§ **Instructions to follow**: Starting from the line that contains "const group = new THREE.Group();", copy every line exactly until the line that contains "obj.matrix_parent_inverse = Matrix.Identity(4)", which is also included.
# # #
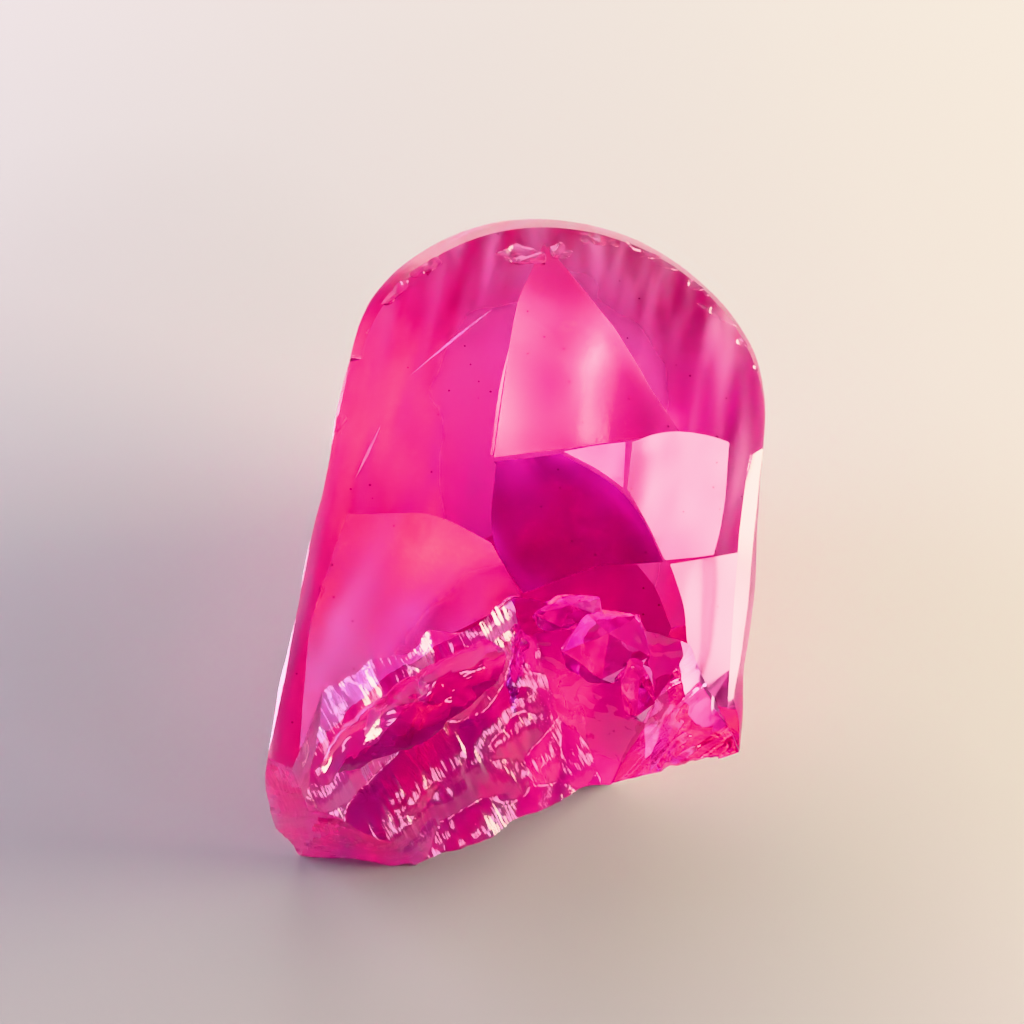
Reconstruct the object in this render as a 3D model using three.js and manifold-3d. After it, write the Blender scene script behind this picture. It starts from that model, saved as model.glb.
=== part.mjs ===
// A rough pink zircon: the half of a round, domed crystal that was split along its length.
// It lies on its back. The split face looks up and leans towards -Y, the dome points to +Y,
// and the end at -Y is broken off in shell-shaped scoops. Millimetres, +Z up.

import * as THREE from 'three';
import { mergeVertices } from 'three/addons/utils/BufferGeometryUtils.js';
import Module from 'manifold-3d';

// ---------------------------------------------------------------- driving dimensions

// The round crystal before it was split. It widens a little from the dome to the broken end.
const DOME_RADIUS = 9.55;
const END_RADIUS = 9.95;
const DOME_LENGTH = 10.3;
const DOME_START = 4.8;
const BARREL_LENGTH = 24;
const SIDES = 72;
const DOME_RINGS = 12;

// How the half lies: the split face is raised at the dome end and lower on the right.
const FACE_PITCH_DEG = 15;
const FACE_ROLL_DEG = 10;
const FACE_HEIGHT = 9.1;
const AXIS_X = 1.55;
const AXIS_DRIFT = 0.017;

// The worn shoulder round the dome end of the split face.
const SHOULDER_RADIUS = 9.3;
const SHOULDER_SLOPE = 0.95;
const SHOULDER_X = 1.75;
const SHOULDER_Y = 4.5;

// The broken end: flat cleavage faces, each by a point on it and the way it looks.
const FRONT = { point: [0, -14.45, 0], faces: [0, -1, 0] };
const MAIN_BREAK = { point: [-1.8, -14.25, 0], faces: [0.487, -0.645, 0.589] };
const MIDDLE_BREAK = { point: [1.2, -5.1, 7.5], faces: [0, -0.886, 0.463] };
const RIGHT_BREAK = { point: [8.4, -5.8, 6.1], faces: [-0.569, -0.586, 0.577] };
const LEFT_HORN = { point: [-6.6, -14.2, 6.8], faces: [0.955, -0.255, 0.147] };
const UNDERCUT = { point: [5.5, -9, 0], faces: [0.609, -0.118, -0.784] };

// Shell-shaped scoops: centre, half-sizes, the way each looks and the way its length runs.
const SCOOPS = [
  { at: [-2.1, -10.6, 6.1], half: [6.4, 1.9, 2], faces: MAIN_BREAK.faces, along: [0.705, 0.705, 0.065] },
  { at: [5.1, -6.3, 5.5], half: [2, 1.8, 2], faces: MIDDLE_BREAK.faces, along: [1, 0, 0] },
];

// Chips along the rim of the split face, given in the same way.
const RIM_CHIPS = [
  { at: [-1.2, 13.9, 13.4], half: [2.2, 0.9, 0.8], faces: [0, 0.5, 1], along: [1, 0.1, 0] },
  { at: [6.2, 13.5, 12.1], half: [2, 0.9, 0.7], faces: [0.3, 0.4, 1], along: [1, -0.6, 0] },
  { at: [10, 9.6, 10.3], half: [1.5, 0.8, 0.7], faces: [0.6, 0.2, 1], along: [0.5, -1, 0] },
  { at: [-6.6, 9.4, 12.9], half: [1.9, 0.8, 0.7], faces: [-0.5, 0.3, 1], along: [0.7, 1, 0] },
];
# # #
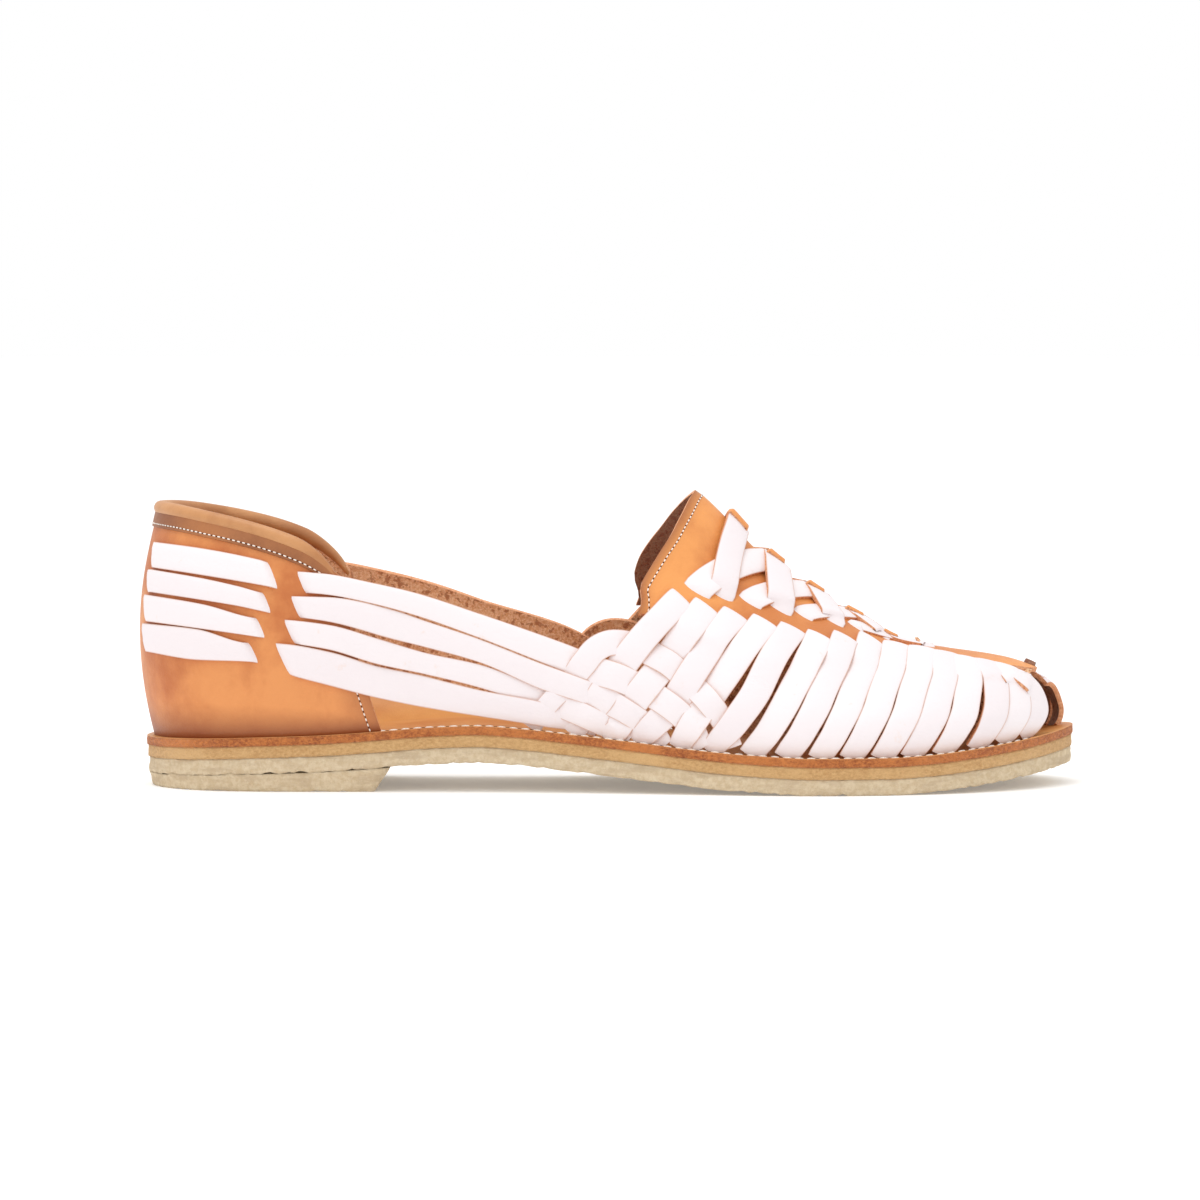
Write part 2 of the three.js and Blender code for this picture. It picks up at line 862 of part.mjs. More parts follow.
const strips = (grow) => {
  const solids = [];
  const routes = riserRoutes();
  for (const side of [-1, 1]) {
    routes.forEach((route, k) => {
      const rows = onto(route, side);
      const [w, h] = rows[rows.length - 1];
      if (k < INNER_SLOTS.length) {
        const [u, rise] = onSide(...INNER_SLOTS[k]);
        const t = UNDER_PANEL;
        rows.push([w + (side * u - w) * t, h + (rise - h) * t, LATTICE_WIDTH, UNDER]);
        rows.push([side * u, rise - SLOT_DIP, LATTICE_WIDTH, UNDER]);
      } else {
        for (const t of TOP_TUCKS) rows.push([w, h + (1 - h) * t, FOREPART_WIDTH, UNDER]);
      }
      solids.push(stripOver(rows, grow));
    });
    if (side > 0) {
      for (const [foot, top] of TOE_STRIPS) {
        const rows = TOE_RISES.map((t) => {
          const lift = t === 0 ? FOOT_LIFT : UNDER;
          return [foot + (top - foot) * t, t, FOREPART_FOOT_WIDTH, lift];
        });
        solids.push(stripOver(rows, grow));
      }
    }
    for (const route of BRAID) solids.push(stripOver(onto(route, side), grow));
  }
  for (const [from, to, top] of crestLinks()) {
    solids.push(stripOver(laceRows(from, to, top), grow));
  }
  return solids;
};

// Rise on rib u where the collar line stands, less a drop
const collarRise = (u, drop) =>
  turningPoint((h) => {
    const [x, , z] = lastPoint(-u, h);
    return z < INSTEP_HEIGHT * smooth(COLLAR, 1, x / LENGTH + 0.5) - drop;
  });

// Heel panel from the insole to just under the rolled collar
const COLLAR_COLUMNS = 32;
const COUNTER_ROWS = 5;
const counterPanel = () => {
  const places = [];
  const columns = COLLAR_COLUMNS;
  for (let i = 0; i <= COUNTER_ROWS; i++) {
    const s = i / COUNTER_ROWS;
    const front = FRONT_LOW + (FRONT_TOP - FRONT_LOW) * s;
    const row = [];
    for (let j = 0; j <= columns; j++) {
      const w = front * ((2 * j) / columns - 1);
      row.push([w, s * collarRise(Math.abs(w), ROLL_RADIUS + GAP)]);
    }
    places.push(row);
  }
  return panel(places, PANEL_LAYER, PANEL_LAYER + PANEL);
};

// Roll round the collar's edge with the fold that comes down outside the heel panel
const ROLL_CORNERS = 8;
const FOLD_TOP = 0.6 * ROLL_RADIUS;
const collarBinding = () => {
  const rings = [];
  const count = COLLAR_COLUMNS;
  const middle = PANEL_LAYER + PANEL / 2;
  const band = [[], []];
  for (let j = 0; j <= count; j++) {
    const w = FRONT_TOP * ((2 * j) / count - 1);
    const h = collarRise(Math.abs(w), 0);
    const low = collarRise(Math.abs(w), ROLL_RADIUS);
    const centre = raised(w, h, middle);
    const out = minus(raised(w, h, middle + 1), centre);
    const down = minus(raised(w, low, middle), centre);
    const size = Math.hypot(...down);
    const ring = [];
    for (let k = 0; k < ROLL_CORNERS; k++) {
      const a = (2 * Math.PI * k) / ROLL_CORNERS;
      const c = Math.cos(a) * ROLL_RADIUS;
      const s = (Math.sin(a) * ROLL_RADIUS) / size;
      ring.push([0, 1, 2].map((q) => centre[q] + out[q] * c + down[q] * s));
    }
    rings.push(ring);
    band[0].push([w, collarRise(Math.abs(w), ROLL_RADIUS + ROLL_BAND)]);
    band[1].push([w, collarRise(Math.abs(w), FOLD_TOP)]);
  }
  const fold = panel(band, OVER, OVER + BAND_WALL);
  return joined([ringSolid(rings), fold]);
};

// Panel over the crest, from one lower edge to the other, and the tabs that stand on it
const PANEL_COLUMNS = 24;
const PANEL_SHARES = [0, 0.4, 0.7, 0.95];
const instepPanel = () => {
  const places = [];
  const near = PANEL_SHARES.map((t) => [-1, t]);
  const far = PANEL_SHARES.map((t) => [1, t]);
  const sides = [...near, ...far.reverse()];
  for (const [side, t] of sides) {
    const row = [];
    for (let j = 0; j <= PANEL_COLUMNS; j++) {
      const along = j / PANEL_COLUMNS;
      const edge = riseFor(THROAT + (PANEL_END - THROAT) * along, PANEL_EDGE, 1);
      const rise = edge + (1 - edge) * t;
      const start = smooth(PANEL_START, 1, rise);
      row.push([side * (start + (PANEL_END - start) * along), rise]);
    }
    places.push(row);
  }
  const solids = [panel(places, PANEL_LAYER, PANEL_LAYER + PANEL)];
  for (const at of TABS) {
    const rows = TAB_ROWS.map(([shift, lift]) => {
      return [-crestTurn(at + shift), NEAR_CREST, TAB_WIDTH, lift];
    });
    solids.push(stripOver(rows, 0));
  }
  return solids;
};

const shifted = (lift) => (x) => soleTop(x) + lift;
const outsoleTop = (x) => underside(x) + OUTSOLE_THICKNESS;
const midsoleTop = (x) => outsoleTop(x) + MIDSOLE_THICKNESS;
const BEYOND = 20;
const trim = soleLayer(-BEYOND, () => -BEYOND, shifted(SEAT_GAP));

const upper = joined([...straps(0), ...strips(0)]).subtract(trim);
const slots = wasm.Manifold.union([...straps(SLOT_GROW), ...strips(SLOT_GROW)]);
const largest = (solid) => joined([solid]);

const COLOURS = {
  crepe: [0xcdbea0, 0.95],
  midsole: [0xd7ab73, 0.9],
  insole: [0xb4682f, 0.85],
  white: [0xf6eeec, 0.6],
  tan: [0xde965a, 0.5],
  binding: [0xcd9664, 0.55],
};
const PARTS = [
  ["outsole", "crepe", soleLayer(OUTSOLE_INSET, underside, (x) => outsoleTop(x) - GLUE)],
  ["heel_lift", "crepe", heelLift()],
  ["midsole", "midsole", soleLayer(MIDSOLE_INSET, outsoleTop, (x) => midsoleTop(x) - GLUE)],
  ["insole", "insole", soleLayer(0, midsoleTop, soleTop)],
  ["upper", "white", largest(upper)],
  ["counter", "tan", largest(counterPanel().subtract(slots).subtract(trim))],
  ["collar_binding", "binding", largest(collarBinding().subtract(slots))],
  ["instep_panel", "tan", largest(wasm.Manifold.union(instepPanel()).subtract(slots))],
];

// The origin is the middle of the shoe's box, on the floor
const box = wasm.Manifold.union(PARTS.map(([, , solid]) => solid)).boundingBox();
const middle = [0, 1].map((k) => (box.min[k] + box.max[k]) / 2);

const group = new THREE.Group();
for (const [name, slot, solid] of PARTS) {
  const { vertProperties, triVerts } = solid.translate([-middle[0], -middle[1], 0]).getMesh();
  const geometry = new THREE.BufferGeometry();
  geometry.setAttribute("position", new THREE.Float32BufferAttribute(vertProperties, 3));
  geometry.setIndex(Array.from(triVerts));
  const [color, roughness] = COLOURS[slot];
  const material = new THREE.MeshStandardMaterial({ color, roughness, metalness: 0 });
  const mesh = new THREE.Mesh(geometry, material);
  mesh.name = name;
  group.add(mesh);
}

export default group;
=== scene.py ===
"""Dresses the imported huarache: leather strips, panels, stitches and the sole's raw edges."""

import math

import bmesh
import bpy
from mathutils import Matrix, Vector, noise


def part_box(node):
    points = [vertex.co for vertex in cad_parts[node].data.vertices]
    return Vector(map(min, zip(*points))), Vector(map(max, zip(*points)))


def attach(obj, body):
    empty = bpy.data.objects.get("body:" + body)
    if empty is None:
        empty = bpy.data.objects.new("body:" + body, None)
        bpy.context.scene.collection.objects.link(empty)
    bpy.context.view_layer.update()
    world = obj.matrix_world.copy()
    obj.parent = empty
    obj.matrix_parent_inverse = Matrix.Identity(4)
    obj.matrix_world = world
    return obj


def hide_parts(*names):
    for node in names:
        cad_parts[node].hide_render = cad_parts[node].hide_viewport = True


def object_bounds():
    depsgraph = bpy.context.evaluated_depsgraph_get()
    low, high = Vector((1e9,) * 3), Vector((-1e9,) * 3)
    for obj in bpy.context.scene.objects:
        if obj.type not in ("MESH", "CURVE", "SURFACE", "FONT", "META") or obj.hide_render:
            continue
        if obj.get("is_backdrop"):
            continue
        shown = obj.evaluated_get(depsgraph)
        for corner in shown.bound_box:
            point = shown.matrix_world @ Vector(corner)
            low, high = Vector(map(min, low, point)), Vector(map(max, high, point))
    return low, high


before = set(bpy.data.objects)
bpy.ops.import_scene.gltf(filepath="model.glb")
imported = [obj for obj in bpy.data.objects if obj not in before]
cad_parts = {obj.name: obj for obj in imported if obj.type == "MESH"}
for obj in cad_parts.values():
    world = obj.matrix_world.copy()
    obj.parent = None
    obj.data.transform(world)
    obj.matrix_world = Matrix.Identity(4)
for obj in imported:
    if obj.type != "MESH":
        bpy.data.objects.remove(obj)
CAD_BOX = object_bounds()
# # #
§ **Solution to this task**:
const group = new THREE.Group();
for (const [name, slot, solid] of PARTS) {
  const { vertProperties, triVerts } = solid.translate([-middle[0], -middle[1], 0]).getMesh();
  const geometry = new THREE.BufferGeometry();
  geometry.setAttribute("position", new THREE.Float32BufferAttribute(vertProperties, 3));
  geometry.setIndex(Array.from(triVerts));
  const [color, roughness] = COLOURS[slot];
  const material = new THREE.MeshStandardMaterial({ color, roughness, metalness: 0 });
  const mesh = new THREE.Mesh(geometry, material);
  mesh.name = name;
  group.add(mesh);
}

export default group;
=== scene.py ===
"""Dresses the imported huarache: leather strips, panels, stitches and the sole's raw edges."""

import math

import bmesh
import bpy
from mathutils import Matrix, Vector, noise


def part_box(node):
    points = [vertex.co for vertex in cad_parts[node].data.vertices]
    return Vector(map(min, zip(*points))), Vector(map(max, zip(*points)))


def attach(obj, body):
    empty = bpy.data.objects.get("body:" + body)
    if empty is None:
        empty = bpy.data.objects.new("body:" + body, None)
        bpy.context.scene.collection.objects.link(empty)
    bpy.context.view_layer.update()
    world = obj.matrix_world.copy()
    obj.parent = empty
    obj.matrix_parent_inverse = Matrix.Identity(4)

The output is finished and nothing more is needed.